Ma questa, ormai, è storia. Il 2009, invece, è ancora in corso e è terribile per le grandi multinazionali dei tre continenti.
L’elenco stilato da R&S di Mediobanca è abbastanza lungo e desolante. Si può cominciare con il fatturato (primo trimestre 2009 rispetto all’analogo periodo dell’anno precedente). E sono cifre molto tristi: vanno tutti indietro, meno le utilities.
Materiali da costruzione: 19,7 per cento.
Mezzi di trasporto : 34,7 per cento.
Metallurgia: 32 per cento. E così via.
Il totale delle 368 multinazionali si presenta con un fatturato (primo trimestre 2009) in calo del 26 per cento rispetto a un anno prima. Se n’è andato, cioè, un quarto del giro di affari.
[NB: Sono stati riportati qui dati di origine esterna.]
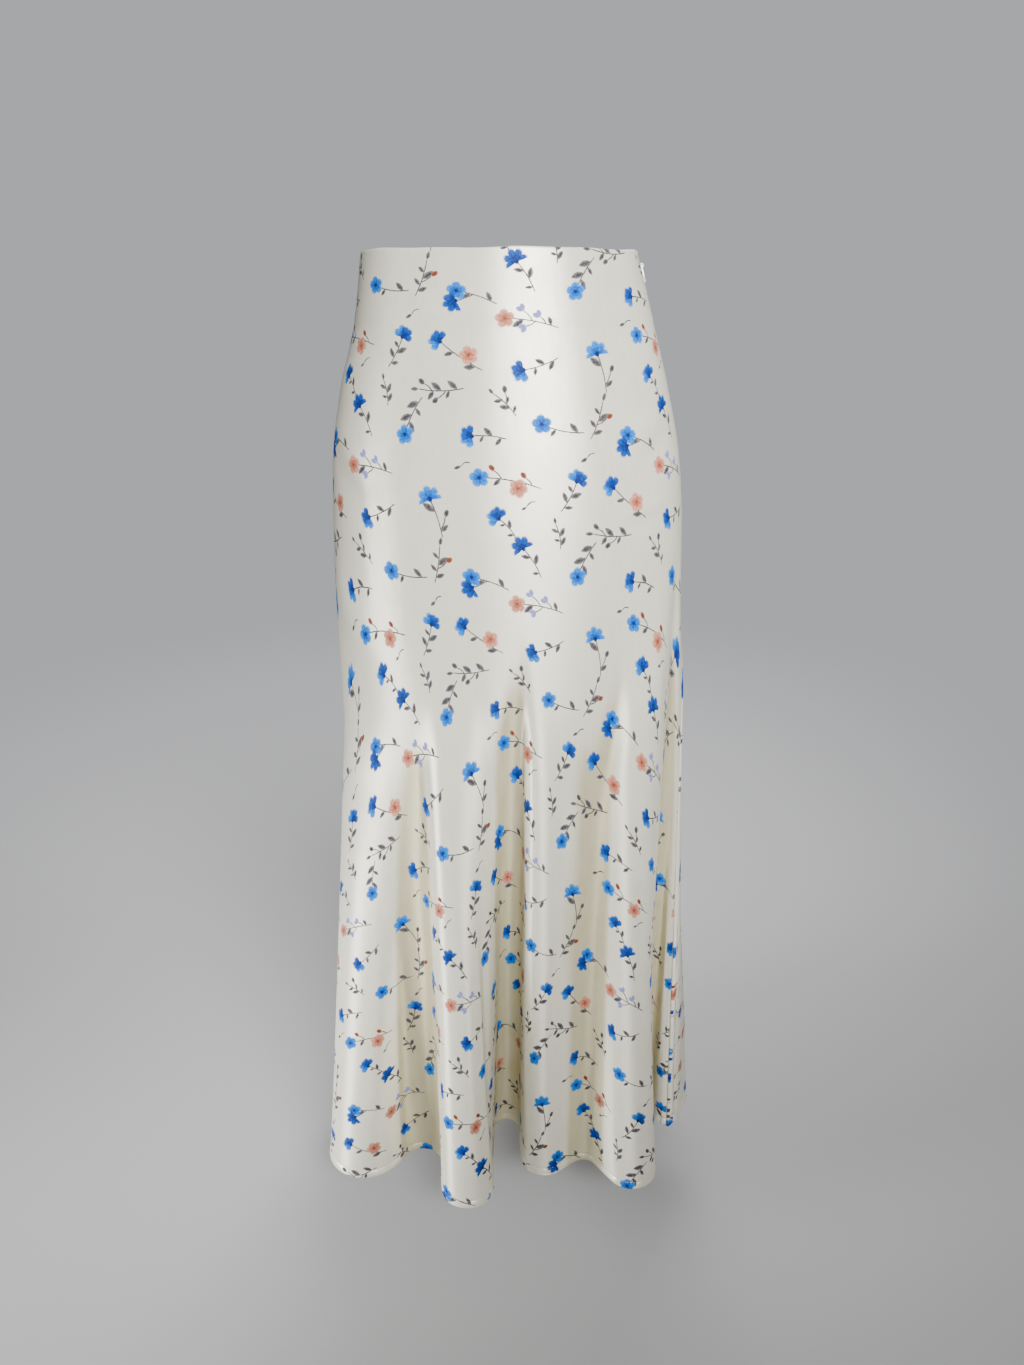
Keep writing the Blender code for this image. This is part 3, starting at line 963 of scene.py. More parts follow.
    def rosette_values(self, rosette: Rosette) -> dict[str, float]:
        """The numbers of a flower.

        Args:
            rosette: The flower.

        Returns:
            The rosette group's inputs, by name.
        """
        way = math.radians(rosette.turn)
        right, up = math.cos(way) / rosette.radius, math.sin(way) / rosette.radius
        return {
            "Along X": right,
            "Along Y": up,
            "Along Shift": -rosette.x * right - rosette.y * up,
            "Across X": -up / rosette.squash,
            "Across Y": right / rosette.squash,
            "Across Shift": (rosette.x * up - rosette.y * right) / rosette.squash,
            "Petals": rosette.petals,
            "Fan": math.radians(rosette.fan),
        }

    def make_print(self) -> Tree:
        """Makes the whole print: the inks' colour and how much ink lies on a place of the cloth.

        Returns:
            The group.
        """
        group = Group("floral print", {"Cloth": "Vector"}, {"Color": "Color", "Ink": "Float"})
        g = group.graph
        place = g.vector("MULTIPLY", group.inputs["Cloth"], 1 / MM)
        brush = g.noise(place, self.brush_scale)
        centred = g.vector("SUBTRACT", place, self.shake / 2)
        shaken = g.split(g.vector("MULTIPLY_ADD", brush.outputs["Color"], self.shake, centred))
        lanes = range(self.lanes)
        x, y = (g.add("CombineXYZ", dict.fromkeys(lanes, part)).outputs[0] for part in shaken[:2])
        nearest: dict[Ink, Socket | float] = {ink: self.far for ink in Ink}
        flowers: dict[Ink, Socket] = {}
        for sprig in SPRIGS:
            self.add_sprig(g, sprig, (x, y), nearest, flowers)
        colour: Socket | Colour = Ink.LEAF.value[0]
        mask: Socket | float = 0.0
        tone = g.ramp(brush.outputs["Fac"], 0.35, 0.65)
        for ink in Ink:
            inside = g.least(nearest[ink])
            if ink in flowers:
                inside = g.math("MINIMUM", inside, flowers[ink])
            pale, strong = ink.value
            depth = g.ramp(g.math("MULTIPLY_ADD", tone, 0.5, inside), *self.wash)
            cover = g.ramp(inside, *self.edge)
            colour = g.mix(cover, colour, g.mix(depth, strong, pale))
            mask = g.math("MAXIMUM", mask, cover)
        return group.finish(Color=colour, Ink=mask)

    def add_sprig(
        self,
        g: Graph,
        sprig: Sprig,
        place: tuple[Socket, Socket],
        nearest: dict[Ink, Socket | float],
        flowers: dict[Ink, Socket],
    ) -> None:
        """Adds one sprig to the print.

        Args:
            g: The print's graph.
            sprig: The sprig.
            place: The place on the cloth, as x and y spread over the lanes.
            nearest: How near the place is to each ink's strokes so far, one number a lane.
            flowers: How near the place is to each ink's flowers so far.
        """
        inputs = {"X": place[0], "Y": place[1], "Middle X": sprig.x, "Middle Y": sprig.y}
        local = g.use(self.place_group, inputs)
        local.label = sprig.name
        here = {"X": local.outputs["X"], "Y": local.outputs["Y"]}
        strokes, rosettes = sprig.drawn()
        for kind, group in self.stroke_groups.items():
            for ink in Ink:
                same = [stroke for stroke in strokes if type(stroke) is kind and stroke.ink is ink]
                for first in range(0, len(same), self.lanes):
                    values = self.lane_values(same[first : first + self.lanes])
                    node = g.use(group, {**here, "Nearest": nearest[ink], **values})
                    nearest[ink] = node.outputs["Nearest"]
        for rosette in rosettes:
            node = g.use(self.rosette_group, {**here, **self.rosette_values(rosette)})
            for ink, output in ((rosette.ink, "Petals"), (rosette.heart, "Heart")):
                found = node.outputs[output]
                flowers[ink] = g.math("MINIMUM", flowers[ink], found) if ink in flowers else found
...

Ma cifre ben più impressionanti sono quelle relative al risultato netto. Per una serie di settori non è nemmeno possibile calcolare la variazione (per un difetto della matematica): poiché nel 2008 hanno guadagnato e nel 2009 hanno perso, non si riesce a calcolare la percentuale di variazione. In media, per i settori "calcolabili", si hanno diminuzioni nei profitti che vanno dal 30 a 60 per cento. In totale, sommando gli utili fatti nel 2008 e poi quelli del 2009 (sempre primo trimestre) si arriva una diminuzione (aggregata) del risultato netto pari al 75 per cento. In sostanza e rispetto agli utili 2008 (che già erano in diminuzione) nel primi tre mesi del 2009 si deve registrare la scomparsa di tre quarti dei profitti dell’anno prima.
Se il trend dell’intero 2009 sarà questo (ma potrebbe anche peggiorare), nei bilanci di fine anno ritroveremo un quarto (circa) degli utili che erano stati conteggiati nel 2008. E questo riguarda l’insieme delle 368 maggiori multinazionali del mondo, quelle più smart. Come a dire la parte nobile e più sofisticata del pianeta, per la quale lavorano nei tre continenti quasi 30 milioni di persone.